IGP’s counter-argument against the one advanced by the Catholic church should not in the main be about figure of casualties because it would make no sense to the police chief, as can be inferred from his rebuttal, if the figure had been say 20 or less. But does it mean the IGP needs to be told what the sanctity of human life means? Simply put, it means every life of every Nigerian counts.

That police could not guarantee the safety of the people of the area against an attack that started in October and stretched till December is a further indication of the failure of the policing architecture in the country. The tragedy also reinforces the calls for the restructuring of the country in a way that its institutions, including the police, will work properly and for the interest of the common people.

Granted, a mobile police base has been pledged to the people of the area by Idris. The fact that soldiers have taken over the trouble spots speaks volumes of the need to re-think policing and security generally in the country. Since the advent of the Fourth Republic, soldiers have increasingly been deployed in civil matters, from election to ethno-religious conflicts, and the growing militarisation should be a source of concern for the authorities.

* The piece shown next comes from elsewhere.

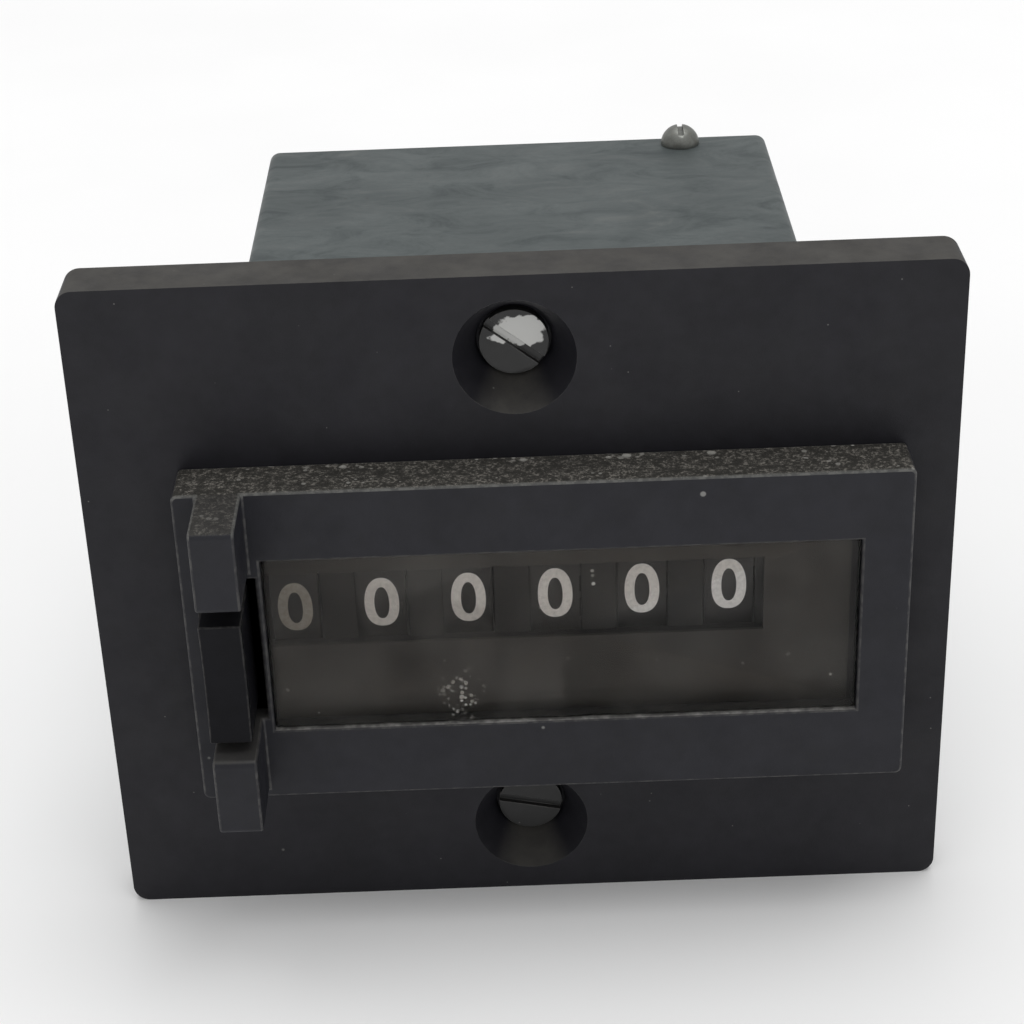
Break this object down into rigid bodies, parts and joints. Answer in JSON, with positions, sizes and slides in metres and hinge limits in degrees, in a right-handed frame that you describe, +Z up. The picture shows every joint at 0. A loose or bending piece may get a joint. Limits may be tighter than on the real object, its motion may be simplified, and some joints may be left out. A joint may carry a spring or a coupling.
{
  "type": "electromechanical counter",
  "caption": "Panel-mount electric impulse counter: number wheels behind a window, a push reset key between guards, a coil and a metal housing.",
  "frame": {"origin": "centre of the flange's rear face, midway between the two panel screws", "axes": "+Y into the panel along the housing, +Z up, +X to the right seen from the front; the window faces -Y"},
  "size_m": [0.075, 0.0901, 0.062],
  "materials": {
    "flange_black": "matt",
    "bezel_black": "matt",
    "clear_acrylic": "gloss",
    "mask_brown": "matt",
    "key_black": "gloss",
    "bright_steel": "bright",
    "spring_steel": "bright",
    "frame_zinc": "satin",
    "spacer_brass": "satin",
    "wheel_black": "satin",
    "pinion_nylon": "satin",
    "spring_bronze": "bright",
    "magnet_iron": "satin",
    "bobbin_plastic": "satin",
    "winding_copper": "satin",
    "lead_red": "satin",
    "can_zinc": "satin",
    "board_phenolic": "satin",
    "tinned_brass": "satin",
    "screw_zinc": "satin",
    "screw_black": "satin"
  },
  "bodies": {
    "case": {"flange_plate": "flange_black", "front_bezel": "bezel_black", "window_lens": "clear_acrylic", "digit_mask": "mask_brown", "left_frame": "frame_zinc", "right_frame": "frame_zinc", "tie_rods": "bright_steel", "frame_screws": "frame_zinc", "wheel_shaft": "bright_steel", "shaft_spacer": "spacer_brass", "pinion_shaft": "bright_steel", "pinion_spacers": "spacer_brass", "detent_spring": "spring_bronze", "armature_pin": "bright_steel", "reset_spring": "spring_steel", "armature_spring": "spring_steel", "magnet_yoke": "magnet_iron", "magnet_core": "magnet_iron", "coil_bobbin": "bobbin_plastic", "coil_winding": "winding_copper", "coil_leads": "lead_red", "housing_can": "can_zinc", "terminal_board": "board_phenolic", "terminal_blades": "tinned_brass", "cover_screws": "screw_zinc", "panel_screws": "screw_black"},
    "reset_key": {"reset_key": "key_black"},
    "reset_comb": {"reset_comb": "bright_steel"},
    "units_wheel": {"units_wheel": "wheel_black"},
    "tens_wheel": {"tens_wheel": "wheel_black"},
    "hundreds_wheel": {"hundreds_wheel": "wheel_black"},
    "thousands_wheel": {"thousands_wheel": "wheel_black"},
    "ten_thousands_wheel": {"ten_thousands_wheel": "wheel_black"},
    "hundred_thousands_wheel": {"hundred_thousands_wheel": "wheel_black"},
    "tens_pinion": {"tens_pinion": "pinion_nylon"},
    "hundreds_pinion": {"hundreds_pinion": "pinion_nylon"},
    "thousands_pinion": {"thousands_pinion": "pinion_nylon"},
    "ten_thousands_pinion": {"ten_thousands_pinion": "pinion_nylon"},
    "hundred_thousands_pinion": {"hundred_thousands_pinion": "pinion_nylon"},
    "armature": {"armature": "magnet_iron", "feed_pawl": "spring_bronze"}
  },
  "joints": [
    {"name": "reset_press", "type": "slide", "parent": "case", "child": "reset_key", "axis": [0, 1, 0], "range_m": [0, 0.0028], "stiffness_N_per_m": 400, "springref_m": -0.002},
    {"name": "comb_turn", "type": "hinge", "parent": "case", "child": "reset_comb", "pos_m": [0, 0.0185, 0.00238], "axis": [1, 0, 0], "range_deg": [0, 20], "deforming": ["reset_spring"]},
    {"name": "units_turn", "type": "hinge", "parent": "case", "child": "units_wheel", "pos_m": [0.01787, 0.0046, 0.0014], "axis": [1, 0, 0], "continuous": true},
    {"name": "tens_turn", "type": "hinge", "parent": "case", "child": "tens_wheel", "pos_m": [0.01033, 0.0046, 0.0014], "axis": [1, 0, 0], "continuous": true},
    {"name": "hundreds_turn", "type": "hinge", "parent": "case", "child": "hundreds_wheel", "pos_m": [0.00278, 0.0046, 0.0014], "axis": [1, 0, 0], "continuous": true},
    {"name": "thousands_turn", "type": "hinge", "parent": "case", "child": "thousands_wheel", "pos_m": [-0.00477, 0.0046, 0.0014], "axis": [1, 0, 0], "continuous": true},
    {"name": "ten_thousands_turn", "type": "hinge", "parent": "case", "child": "ten_thousands_wheel", "pos_m": [-0.01232, 0.0046, 0.0014], "axis": [1, 0, 0], "continuous": true},
    {"name": "hundred_thousands_turn", "type": "hinge", "parent": "case", "child": "hundred_thousands_wheel", "pos_m": [-0.01988, 0.0046, 0.0014], "axis": [1, 0, 0], "continuous": true},
    {"name": "tens_pinion_turn", "type": "hinge", "parent": "case", "child": "tens_pinion", "pos_m": [0.01033, 0.01267, -0.00821], "axis": [1, 0, 0], "continuous": true},
    {"name": "hundreds_pinion_turn", "type": "hinge", "parent": "case", "child": "hundreds_pinion", "pos_m": [0.00278, 0.01267, -0.00821], "axis": [1, 0, 0], "continuous": true},
    {"name": "thousands_pinion_turn", "type": "hinge", "parent": "case", "child": "thousands_pinion", "pos_m": [-0.00477, 0.01267, -0.00821], "axis": [1, 0, 0], "continuous": true},
    {"name": "ten_thousands_pinion_turn", "type": "hinge", "parent": "case", "child": "ten_thousands_pinion", "pos_m": [-0.01232, 0.01267, -0.00821], "axis": [1, 0, 0], "continuous": true},
    {"name": "hundred_thousands_pinion_turn", "type": "hinge", "parent": "case", "child": "hundred_thousands_pinion", "pos_m": [-0.01988, 0.01267, -0.00821], "axis": [1, 0, 0], "continuous": true},
    {"name": "armature_pull", "type": "hinge", "parent": "case", "child": "armature", "pos_m": [0, 0.0272, 0.0126], "axis": [1, 0, 0], "range_deg": [0, 3], "stiffness_Nm_per_rad": 0.05, "springref_deg": -4.58, "deforming": ["armature_spring"]}
  ],
  "couplings": [
    {"joint": "comb_turn", "follows": "reset_press", "rad_per_m": 122.57},
    {"joint": "tens_pinion_turn", "follows": "tens_turn", "ratio": -2.5},
    {"joint": "hundreds_pinion_turn", "follows": "hundreds_turn", "ratio": -2.5},
    {"joint": "thousands_pinion_turn", "follows": "thousands_turn", "ratio": -2.5},
    {"joint": "ten_thousands_pinion_turn", "follows": "ten_thousands_turn", "ratio": -2.5},
    {"joint": "hundred_thousands_pinion_turn", "follows": "hundred_thousands_turn", "ratio": -2.5}
  ]
}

It is unfortunate that the IGP has not shown the kind of interest he demonstrated in the Rivers rerun election in the massacre in southern Kaduna. If he was not with details of the casualty figure at the time he misfired, he could have mandated those directly in charge in the state to furnish him with preliminary reports. By now, an inquiry ought to have been launched to get the remote and immediate causes of the crisis.

It is hoped that the situation in southern Kaduna and other flashpoints in other parts of the country will be permanently contained because the consequence of not doing this is unpleasant. Security is the primary responsibility of government and as a scholar on Hobbes notes, “The failure of the government to protect the citizens is seen by Hobbes as the collapse of the sovereign….which encourages resort to self-help and chaos.” May Nigeria not get to that point!